_WHAT THE EXERCISE ASKS_.
Starting with the line that contains "shape.scale(1, 1, bud.stretch);" and stopping after the line that contains "bpy.data.objects.remove(obj)", output every line exactly as it stands.

_DATASET CONTENT_.
┄┄┄┄┄┄┄┄┄┄

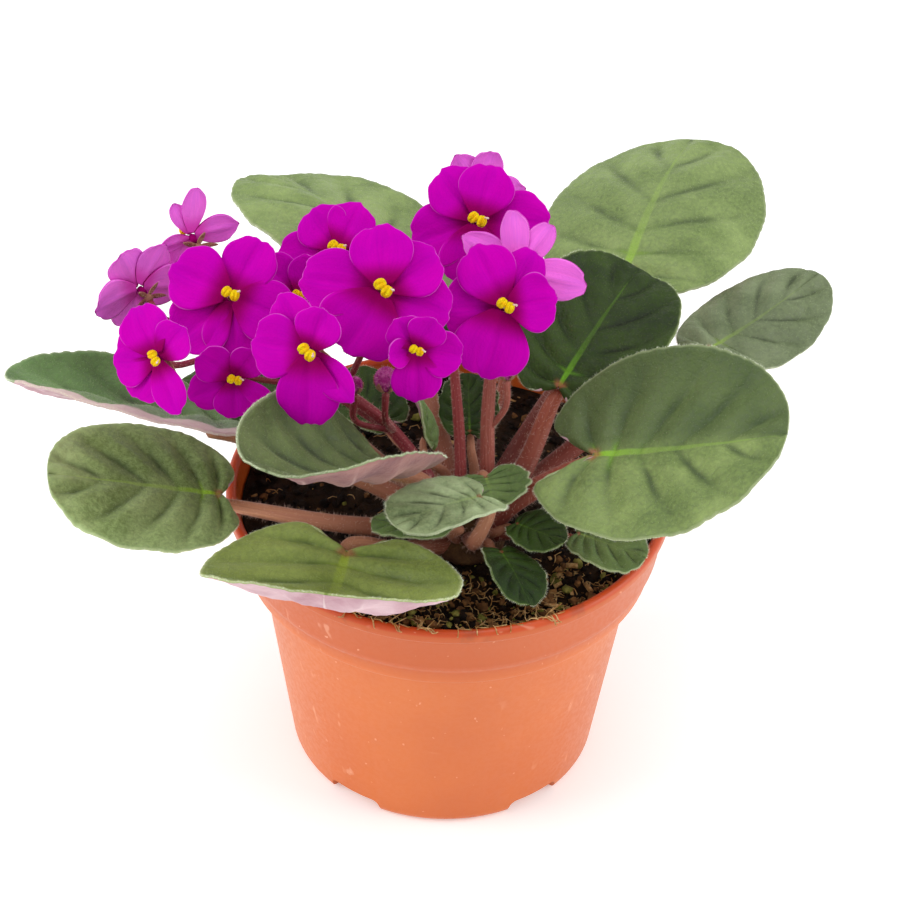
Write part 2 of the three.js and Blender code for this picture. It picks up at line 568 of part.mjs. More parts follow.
// A calyx: a star of narrow sepals on the end of the pedicel, behind the corolla tube.
function calyx(bloom) {
  const place = bloomFrame(bloom);
  const depth = calyxDepth(bloom);
  const corners = sepals.count * 2;
  const front = [new THREE.Vector3(0, 0, sepals.curl / 2 - depth)];
  for (let i = 0; i < corners; i += 1) {
    const turn = (i / corners) * 2 * Math.PI;
    const tip = i % 2 === 1;
    const reach = (tip ? sepals.length : sepals.notch) * bloom.size;
    const height = (tip ? -sepals.curl : sepals.curl) / 2 - depth;
    front.push(new THREE.Vector3(reach * Math.cos(turn), reach * Math.sin(turn), height));
  }
  const back = front.map((point) => point.clone().setZ(point.z - sepals.thickness));
  const under = front.length;
  const faces = [];
  for (let i = 1; i <= corners; i += 1) {
    const next = (i % corners) + 1;
    faces.push([0, i, next], [under, under + next, under + i]);
    faces.push([i, under + i, under + next], [i, under + next, next]);
  }
  return facetedSolid([...front, ...back].map((point) => point.applyMatrix4(place)), faces);
}

function makeSpray(spray) {
  const foot = [[...spray.foot, crown.top - socket.depth], [...spray.foot, crown.top + 3]];
  const radii = [1, 1, 0.9, 0.75].map((share) => share * spray.radius);
  const solids = spray.forks.map((fork, i) => (i === 0
    ? stemSolid([...foot, spray.via, fork], radii, 6, 7)
    : stemSolid([spray.via, fork], radii.slice(2), 6, 4)));
  const addPedicel = (points) => solids.push(stemSolid(points, pedicel.radii, pedicel.sides, pedicel.steps));
  blooms.filter((bloom) => bloom.spray[0] === spray.name).forEach((bloom) => {
    const place = bloomFrame(bloom);
    const behind = (distance, sag) => new THREE.Vector3(0, 0, -distance)
      .applyMatrix4(place)
      .add(new THREE.Vector3(0, 0, -sag))
      .toArray();
    const end = behind(calyxDepth(bloom) - pedicel.overlap, 0);
    addPedicel([spray.forks[bloom.spray[1]], behind(pedicel.bend, pedicel.sag), end]);
    solids.push(calyx(bloom));
  });
  buds.filter((closed) => closed.spray === spray.name).forEach((closed) => {
    const [x, y, z] = closed.at;
    const neck = z - closed.radius * bud.stretch - clearance;
    addPedicel([spray.via, [x, y, neck - pedicel.bend], [x, y, neck]]);
  });
  addNode(spray.name, join(solids), colours.flowerStalk);
}

// ---------------------------------------------------------------- blooms

function petalSolid(bloom, [bearing, length, width, layer, foldBack]) {
  const place = bloomFrame(bloom);
  const turn = radians(90 + bearing);
  const fold = radians(foldBack) / length;
  const at = (u, v) => {
    const out = Math.hypot(u, v);
    const rise = petal.rise * Math.sin((Math.min(1, out / petal.riseOver) * Math.PI) / 2);
    const height = rise - (1 - Math.cos(fold * out)) / fold + layer * petal.layer;
    const drawnIn = Math.sin(fold * out) / (fold * out);
    return new THREE.Vector3(
      (u * Math.cos(turn) - v * Math.sin(turn)) * drawnIn,
      (u * Math.sin(turn) + v * Math.cos(turn)) * drawnIn,
      height).multiplyScalar(bloom.size);
  };
  const rows = [];
  const normals = [];
  petal.rows.forEach((share) => {
    const u = share * length;
    const spread = Math.sin((Math.min(1, share / petal.shoulder) * Math.PI) / 2);
    const past = Math.max(0, (share - petal.shoulder) / (1 - petal.shoulder));
    const half = (width / 2) * THREE.MathUtils.lerp(petal.root, 1, spread) * Math.sqrt(1 - past ** 2);
    const columns = share === 1 ? [0] : [-1, 0, 1];
    rows.push(columns.map((w) => at(u - Math.abs(w) * share * petal.corner, w * half).applyMatrix4(place)));
    normals.push(columns.map((w) => {
      const v = w * half;
      const lengthways = at(u + 0.5, v).sub(at(u - 0.5, v));
      const sideways = at(u, v + 0.5).sub(at(u, v - 0.5));
      return lengthways.cross(sideways).normalize().transformDirection(place);
    }));
  });
  return bladeSolid(rows, normals, petal.thickness);
}

function makeBloom(bloom) {
  const place = bloomFrame(bloom);
  const tube = new THREE.CylinderGeometry(
    throat.frontRadius, throat.backRadius, throat.back + throat.front, bloom.petals.length);
  tube.rotateX(Math.PI / 2);
  tube.rotateZ(Math.PI / bloom.petals.length);
  tube.translate(0, 0, (throat.front - throat.back) / 2);
  tube.scale(bloom.size, bloom.size, bloom.size);
  tube.applyMatrix4(place);
  const corolla = bloom.petals.map((shape) => petalSolid(bloom, shape));
  addNode(bloom.name, join([toSolid(tube), ...corolla]), colours.petal);
}

// Two anthers that touch at their tips, on one short filament.
function makeAnthers(bloom) {
  const place = bloomFrame(bloom);
  const lobes = [-1, 1].map((side) => {
    const lobe = new THREE.OctahedronGeometry(anther.radius, 0);
    lobe.scale(0.95, 1.25, 0.8);
    lobe.translate(side * anther.apart, 0, throat.front + anther.ahead);
    return lobe;
  });
  const { filamentRadius, filamentLength } = anther;
  const filament = new THREE.CylinderGeometry(filamentRadius * 0.9, filamentRadius, filamentLength, 4);
  filament.rotateX(Math.PI / 2);
  filament.translate(0, 0, throat.front + filamentLength / 2 + clearance / bloom.size);
  const solids = [...lobes, filament].map((shape) => {
    shape.scale(bloom.size, bloom.size, bloom.size);
    return toSolid(shape.applyMatrix4(place));
  });
  addNode(`${bloom.name}_anthers`, join(solids), colours.anther);
}

function makeBud(closed) {
  const shape = new THREE.SphereGeometry(closed.radius, bud.columns, bud.rows);
  shape.rotateX(Math.PI / 2);
  shape.scale(1, 1, bud.stretch);
  shape.translate(...closed.at);
  addNode(closed.name, toSolid(shape), colours.bud);
}

makePot();
makeSoil();
makeStems();
leaves.forEach(makeLeaf);
sprays.forEach(makeSpray);
blooms.forEach(makeBloom);
blooms.forEach(makeAnthers);
buds.forEach(makeBud);

export default plant;
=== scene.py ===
import math
import random

import bpy
import numpy as np
from mathutils import Matrix, Vector, noise


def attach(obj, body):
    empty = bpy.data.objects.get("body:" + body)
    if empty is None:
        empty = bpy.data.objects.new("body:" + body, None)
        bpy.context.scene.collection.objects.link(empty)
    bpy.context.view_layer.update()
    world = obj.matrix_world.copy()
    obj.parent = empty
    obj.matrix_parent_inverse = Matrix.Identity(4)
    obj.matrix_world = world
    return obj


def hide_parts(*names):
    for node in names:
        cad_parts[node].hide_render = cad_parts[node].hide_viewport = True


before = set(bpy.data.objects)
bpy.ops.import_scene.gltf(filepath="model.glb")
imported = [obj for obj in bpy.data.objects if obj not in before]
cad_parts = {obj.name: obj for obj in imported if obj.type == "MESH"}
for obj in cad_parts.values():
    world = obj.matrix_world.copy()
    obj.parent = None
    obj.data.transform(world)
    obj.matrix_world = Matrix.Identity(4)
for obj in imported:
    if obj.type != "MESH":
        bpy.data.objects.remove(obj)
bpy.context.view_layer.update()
mm = 0.001  # the model is in metres, the sizes below are in millimetres


def say(stage):
    print("violet:", stage)


def letGo():
    if bpy.context.object and bpy.context.object.mode != "OBJECT":
        bpy.ops.object.mode_set(mode="OBJECT")
    bpy.ops.object.select_all(action="DESELECT")


def pick(piece, *others):
    letGo()
    for each in (piece, *others):
        each.select_set(True)
    bpy.context.view_layer.objects.active = piece


def openMesh(piece):  # into edit mode, with all of it selected
    pick(piece)
    bpy.ops.object.mode_set(mode="EDIT")
    bpy.ops.mesh.select_all(action="SELECT")


def closeMesh():
    bpy.ops.object.mode_set(mode="OBJECT")


def applyPlace(piece):  # the object goes to the origin, its place into its mesh
    pick(piece)
    bpy.ops.object.transform_apply(location=True, rotation=True, scale=True)
    return piece


def applyModifier(piece, kind, **settings):
    pick(piece)
    modifier = piece.modifiers.new(kind.title(), kind)
    for setting, value in settings.items():
        setattr(modifier, setting, value)
    bpy.ops.object.modifier_apply(modifier=modifier.name)
    return piece


def mergeDoubles(piece, distance=0.002 * mm):
    openMesh(piece)
    bpy.ops.mesh.remove_doubles(threshold=distance)
    closeMesh()


def cutAcross(piece, heights):  # flat cuts, square to z
    openMesh(piece)
    for z in heights:
        bpy.ops.mesh.select_all(action="SELECT")
        bpy.ops.mesh.bisect(plane_co=(0, 0, z), plane_no=(0, 0, 1))
    closeMesh()


def openTop(piece):  # into edit mode, with the faces that look up selected
    for face in piece.data.polygons:
        face.select = face.normal.z > 0.9
    bpy.ops.object.mode_set(mode="EDIT")


def dress(piece, *skins):
    piece.data.materials.clear()
    for skin in skins:
        piece.data.materials.append(skin)


def joined(pieces):
    if len(pieces) > 1:
        pick(*pieces)
        bpy.ops.object.join()
    return pieces[0]


def finishPiece(piece, name, nodes, smooth=True):
    piece.name = piece.data.name = name
    pick(piece)
    if smooth:
        bpy.ops.object.shade_smooth()
    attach(piece, "root")
    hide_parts(*nodes)


def titleOf(name):
    return name.title().replace("_", "")


def seedOf(name):
    return sum(map(ord, name))


def coordsOf(piece):
    coords = np.empty(len(piece.data.vertices) * 3)
    piece.data.vertices.foreach_get("co", coords)
    return coords.reshape(-1, 3)


def placeCoords(piece, coords, scale=mm):  # takes millimetres, or the mesh's own units at a scale of 1
    piece.data.vertices.foreach_set("co", (coords * scale).ravel())
    piece.data.update()


def newGrid(across, along):
    letGo()
    bpy.ops.mesh.primitive_grid_add(x_subdivisions=across, y_subdivisions=along, size=2)
    grid = bpy.context.object
    flat = coordsOf(grid)
    return grid, flat[:, 0], (flat[:, 1] + 1) / 2  # from -1 to 1 across, from 0 to 1 along


def unit(rows):
    return rows / np.maximum(np.linalg.norm(rows, axis=-1, keepdims=True), 1e-9)


def polarWay(heading, rise):
    a, e = math.radians(heading), math.radians(rise)
    return Vector((math.cos(e) * math.cos(a), math.cos(e) * math.sin(a), math.sin(e)))


def swungOut(out, aside, height, angle):  # drawn outwards along x, then turned to its bearing
    c, s = math.cos(angle), math.sin(angle)
    return np.stack([out * c - aside * s, out * s + aside * c, height], -1)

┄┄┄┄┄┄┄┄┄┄

_THE OUTPUT_.
  shape.scale(1, 1, bud.stretch);
  shape.translate(...closed.at);
  addNode(closed.name, toSolid(shape), colours.bud);
}

makePot();
makeSoil();
makeStems();
leaves.forEach(makeLeaf);
sprays.forEach(makeSpray);
blooms.forEach(makeBloom);
blooms.forEach(makeAnthers);
buds.forEach(makeBud);

export default plant;
=== scene.py ===
import math
import random

import bpy
import numpy as np
from mathutils import Matrix, Vector, noise


def attach(obj, body):
    empty = bpy.data.objects.get("body:" + body)
    if empty is None:
        empty = bpy.data.objects.new("body:" + body, None)
        bpy.context.scene.collection.objects.link(empty)
    bpy.context.view_layer.update()
    world = obj.matrix_world.copy()
    obj.parent = empty
    obj.matrix_parent_inverse = Matrix.Identity(4)
    obj.matrix_world = world
    return obj


def hide_parts(*names):
    for node in names:
        cad_parts[node].hide_render = cad_parts[node].hide_viewport = True


before = set(bpy.data.objects)
bpy.ops.import_scene.gltf(filepath="model.glb")
imported = [obj for obj in bpy.data.objects if obj not in before]
cad_parts = {obj.name: obj for obj in imported if obj.type == "MESH"}
for obj in cad_parts.values():
    world = obj.matrix_world.copy()
    obj.parent = None
    obj.data.transform(world)
    obj.matrix_world = Matrix.Identity(4)
for obj in imported:
    if obj.type != "MESH":
        bpy.data.objects.remove(obj)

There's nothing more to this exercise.